Faith Holland

Faith Holland on dick pics and collective mourning

Faith Holland, Detumescence, 2020, mixed media, dimensions variable.

In Faith Holland’s work, one is always attuned to the erotics of technology and virtual space: the sensation of stroking a trackpad, tapping a keyboard, or cradling a cell phone are revealed as genuinely intimate acts. Her exhibition Soft/Hard, now online and installed in the physical space of Los Angeles’s TRANSFER Gallery, has two parts: “The Most Beautiful Dicks Pics of All Time,” a series of GIFs hosted on, and “Soft Computing,” a collection of plush sculptures featured in collaborative performances and a vanitas livestream. Here, Holland—who also recently cocurated an ongoing virtual show of GIFs titled “Well Now WTF”—discusses how her new work became, in part, a vehicle for collective mourning as it adapted to online viewing.  

FOR SUCH A LONG TIME, I’ve been thinking about how technology relates to the body and how desiring something soft seems like a natural outgrowth of that. Mostly everything we put on our bodies is soft. The things that we sleep with are soft, whether blankets or cats or stuffed animals or other humans. All these things are soft. But technology is hard. It’s not just materially hard, it’s hard in other ways: It spies on you, it transmits your data, it reports to the military and the police. I wanted to re-envision technology in a soft way.

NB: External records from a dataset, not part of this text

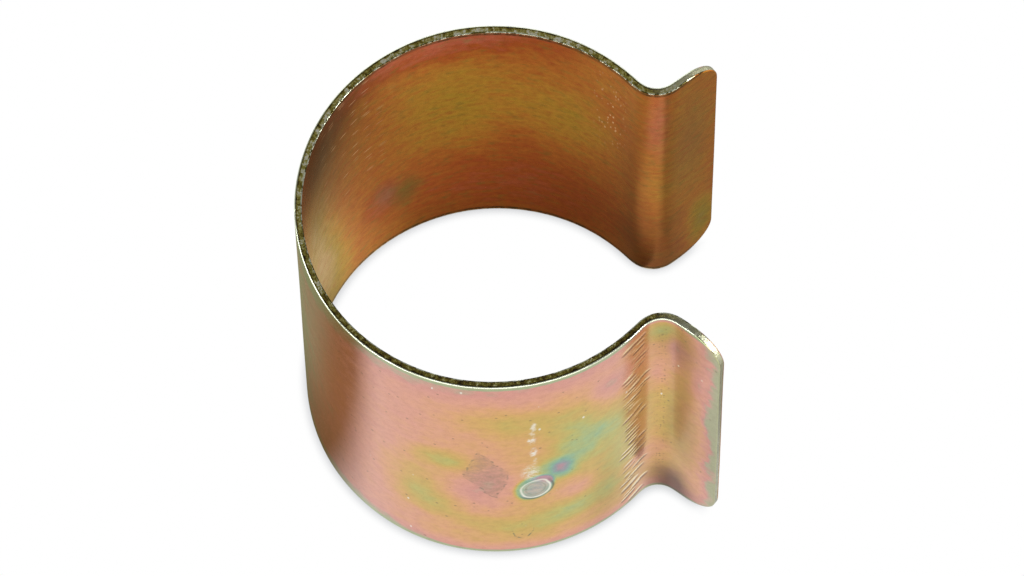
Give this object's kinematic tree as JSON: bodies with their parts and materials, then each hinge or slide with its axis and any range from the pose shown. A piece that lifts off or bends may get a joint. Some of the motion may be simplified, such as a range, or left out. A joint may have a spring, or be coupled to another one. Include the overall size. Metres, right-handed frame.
{
  "type": "clip-on hose clamp",
  "caption": "Open barrel of spring steel strip with two flared lips, which snaps over a hose or tube and grips it.",
  "frame": {"origin": "middle of the footprint, on the surface that the clamp's lower edge stands on; the bore's axis stands 1.44 mm behind it, at x = -0.00144", "axes": "+Z along the bore, +X out of the mouth, +Y towards the rear jaw"},
  "size_m": [0.0444, 0.0416, 0.045],
  "materials": {
    "zinc_plate": "yellow chromated zinc plate on spring steel, iridescent, half gloss"
  },
  "bodies": {
    "back": {"back_band": "zinc_plate"},
    "front_jaw": {"front_jaw": "zinc_plate"},
    "rear_jaw": {"rear_jaw": "zinc_plate"}
  },
  "joints": [
    {"name": "front_jaw_flex", "type": "hinge", "parent": "back", "child": "front_jaw", "pos_m": [-0.01586, -0.01443, 0], "axis": [0, 0, -1], "range_deg": [-5, 15], "stiffness_Nm_per_rad": 12.2},
    {"name": "rear_jaw_flex", "type": "hinge", "parent": "back", "child": "rear_jaw", "pos_m": [-0.01586, 0.01443, 0], "axis": [0, 0, 1], "range_deg": [-5, 15], "stiffness_Nm_per_rad": 12.2}
  ]
}
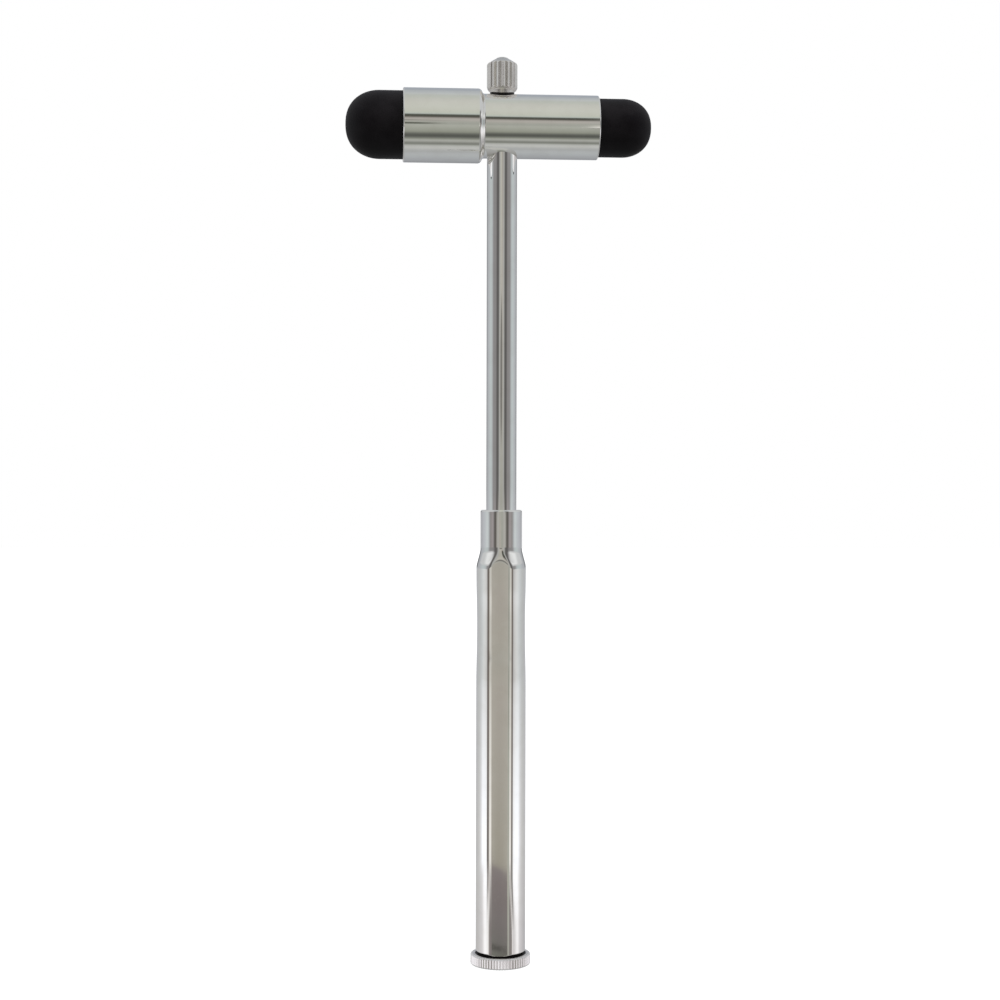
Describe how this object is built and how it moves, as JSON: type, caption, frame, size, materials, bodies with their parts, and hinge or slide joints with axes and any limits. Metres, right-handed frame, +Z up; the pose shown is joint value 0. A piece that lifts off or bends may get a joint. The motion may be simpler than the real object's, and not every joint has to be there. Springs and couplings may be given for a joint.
{
  "type": "neurological reflex hammer",
  "caption": "Chrome reflex hammer with a two-size rubber-tipped head, a pointed pin screwed into the head and a soft brush stored in its hollow handle, which has a flat down its front and back.",
  "frame": {"origin": "centre of the end cap's flat underside, on which the hammer stands upright", "axes": "+Z up the handle and shaft to the head, +X along the head towards the small mallet, -Y the side seen from the front"},
  "size_m": [0.0611, 0.0146, 0.1808],
  "materials": {
    "chrome": "polished plate",
    "knurled_chrome": "polished plate with a fine straight knurl",
    "satin_nickel": "satin, straight knurl",
    "needle_steel": "ground bright",
    "ferrule_metal": "drawn tube",
    "bristle": "soft pale nylon",
    "black_rubber": "matte moulded"
  },
  "bodies": {
    "brush": {"brush_ferrule": "ferrule_metal", "brush_bristles": "bristle"},
    "cap": {"end_cap": "knurled_chrome"},
    "hammer": {"handle": "chrome", "shaft": "chrome", "head_body": "chrome", "large_mallet": "black_rubber", "small_mallet": "black_rubber"},
    "pin": {"needle": "needle_steel"},
    "knob": {"needle_knob": "satin_nickel"}
  },
  "joints": [
    {"name": "cap_turn", "type": "hinge", "parent": "brush", "child": "cap", "pos_m": [0, 0, 0.006], "axis": [0, 0, 1], "range_deg": [0, 2880]},
    {"name": "handle_lift", "type": "slide", "parent": "brush", "child": "hammer", "axis": [0, 0, 1], "range_m": [0, 0.05]},
    {"name": "needle_draw", "type": "slide", "parent": "hammer", "child": "pin", "axis": [0, 0, 1], "range_m": [0, 0.04]},
    {"name": "knob_turn", "type": "hinge", "parent": "pin", "child": "knob", "pos_m": [0, 0, 0.17], "axis": [0, 0, 1], "range_deg": [0, 3960]}
  ]
}
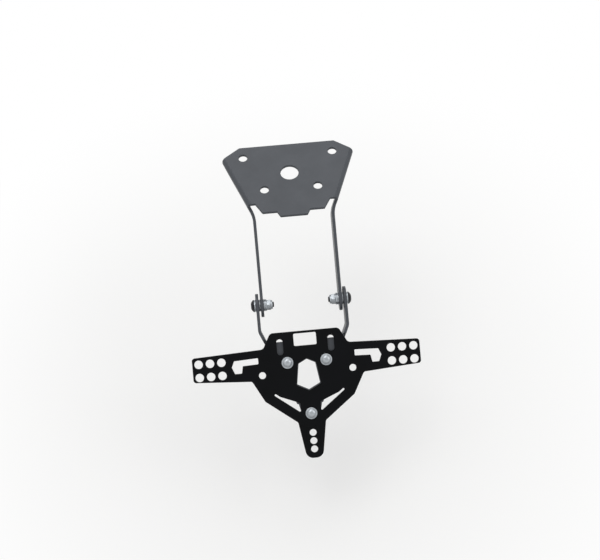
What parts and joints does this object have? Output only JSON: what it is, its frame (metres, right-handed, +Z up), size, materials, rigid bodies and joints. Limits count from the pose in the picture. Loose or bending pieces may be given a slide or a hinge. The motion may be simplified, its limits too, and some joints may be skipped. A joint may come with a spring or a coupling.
{
  "type": "motorcycle tail tidy",
  "caption": "Folded steel number plate bracket with two arms, a clamped tilt pivot and a flat carrier for the number plate and indicators",
  "frame": {"origin": "midway between the two front fixing holes, on the top face of the tail plate", "axes": "+Y to the front of the motorcycle, +Z up, +X to its right; the tail plate lies level and the arms drop to the rear"},
  "size_m": [0.229, 0.285, 0.1532],
  "materials": {
    "powder_coat": "satin",
    "carrier_coat": "satin",
    "zinc": "satin",
    "black_steel": "satin"
  },
  "bodies": {
    "upper": {"upper_bracket": "powder_coat", "pivot_bolt_left": "black_steel", "pivot_bolt_right": "black_steel", "head_washer_left": "zinc", "head_washer_right": "zinc", "pivot_spacer_left": "zinc", "pivot_spacer_right": "zinc", "arm_washer_left": "zinc", "arm_washer_right": "zinc", "nut_washer_left": "zinc", "nut_washer_right": "zinc", "pivot_nut_left": "zinc", "pivot_nut_right": "zinc"},
    "lower": {"lower_bracket": "powder_coat", "carrier_plate": "carrier_coat", "carrier_screw_left": "zinc", "carrier_screw_right": "zinc", "carrier_screw_lower": "zinc", "carrier_washer_left": "zinc", "carrier_washer_right": "zinc", "carrier_washer_lower": "zinc", "carrier_nut_left": "zinc", "carrier_nut_right": "zinc", "carrier_nut_lower": "zinc"}
  },
  "joints": [
    {"name": "carrier_tilt", "type": "hinge", "parent": "upper", "child": "lower", "pos_m": [0, -0.13394, -0.07366], "axis": [1, 0, 0], "range_deg": [-20, 55]}
  ]
}
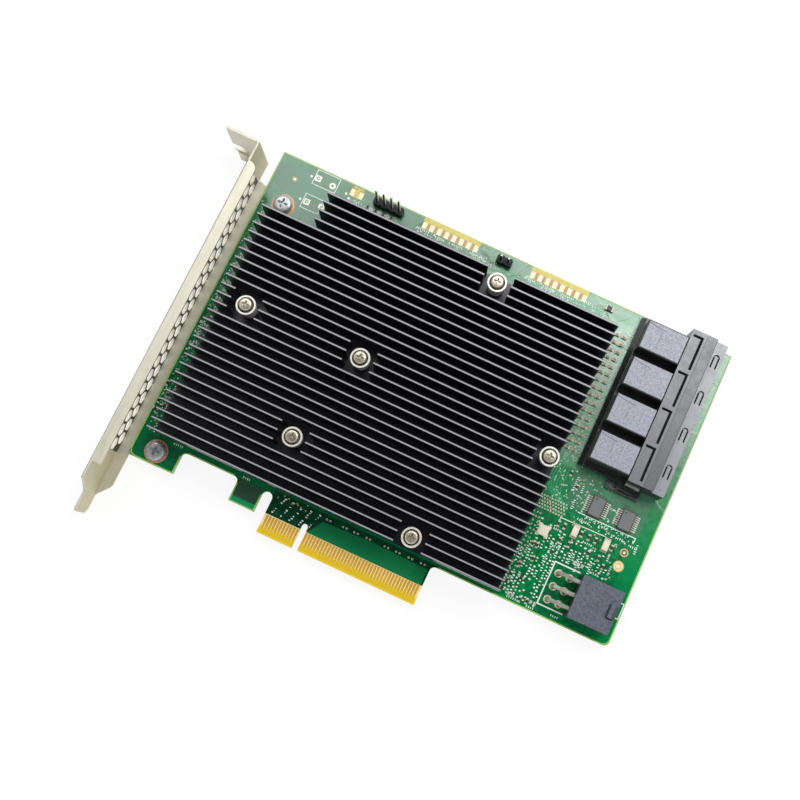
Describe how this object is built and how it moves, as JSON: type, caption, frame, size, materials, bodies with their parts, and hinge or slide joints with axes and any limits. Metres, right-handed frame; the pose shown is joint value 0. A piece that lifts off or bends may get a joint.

In March, as everyone scrambled to put exhibitions online, I thought a lot about what can be done that makes sense on the internet. What does it really mean to put a work online? I wanted to create an experience that somebody would want to have on the internet, something that isn’t just a row of JPEGs. I really wanted to do a show that responded to these new conditions. And I realized that both “The Most Beautiful Dick Pics of All Time” and “Soft Computing” reimagined hard things in soft ways—tried to make them powerless and lovable and, at times, abject. The sculptures in “Soft Computing” are plushies that represent different technologies: a computer, a keyboard, a mouse, wires, and a cellphone. These soft sculptures are meant to be touched, but touching means something different now, so that’s not going to happen for years.

The dicks were easy because GIFs are inherently online work. Dick pics are typically portrayed as invasive, unwanted images. My idea was to create images that could be desirable in more ambiguous or unexpected ways. So in these GIFS some of the dicks are flaccid, sometimes they’re almost obscured by flowers and bows and stars—soft imagery. It’s important to note that they’re not male dicks necessarily, just dicks. I originally shot a single model for this body of work, but then added some found imagery.

Faith Holland, Blooming, 2017, animated GIF.

The GIFs are hosted on Pornhub, which makes sense—they’re dicks and they’re on a porn website, but they also act as a break from the site’s usual content. The Pornhub album is also kind of a joke about all these new “online viewing rooms” that are just websites with JPEGs. I first came to the GIF as a format because I was thinking about the evolution of the internet alongside or because of pornography. Pornhub actually integrates GIFs very robustly on their site—Tumblr used to be the main venue for erotic GIFS, but now that Tumblr is censored, all that content goes on Pornhub. Of all the different positions GIFs have occupied online, pornography has proven one of the most enduring.

The challenge with the plushies was how to convey, without actually touching them, that the work is all about touching. I distributed some of them to artists like Olia Lialina, Molly Soda, shawné michaelain holloway, Olivia McKayla Ross, and Laura Hyunjhee Kim. They’ll be performing with the plushies and those videos will be released on YouTube as the “Vicarious Touching” series over the course of the exhibition.

I sat with the soft sculptures and tried to reimagine what they could be. And while I was thinking about it, a lot of people died. My grandmother died. And under these circumstances, mourning has totally changed. You’re immersed in mourning because you know that so many people are dying. But at the same time, it feels so remote. I went to a Zoom funeral for my father-in-law. I did get to go to my grandmother’s funeral, but I couldn’t see her body. It was all taken on faith.

Now the soft sculptures will be part of a vanitas featuring old tech detritus, fruit, and flowers. The vanitas is called “Detumescence”—a deflation, softening, loss of tension. Mostly you hear this word in reference to softening erections, but it’s also what happens to a body after death. It loses its tension and begins to sag and release. The vanitas will be live-streamed and everything will decay over the course of the exhibition. The technology decays too, it just has a different timeline than the fruit and the flowers. Those different timescales of decay are well-suited to the livestream, which allows you to see something over a long period of time. My hope is that in watching, we can explore new ways of mourning together.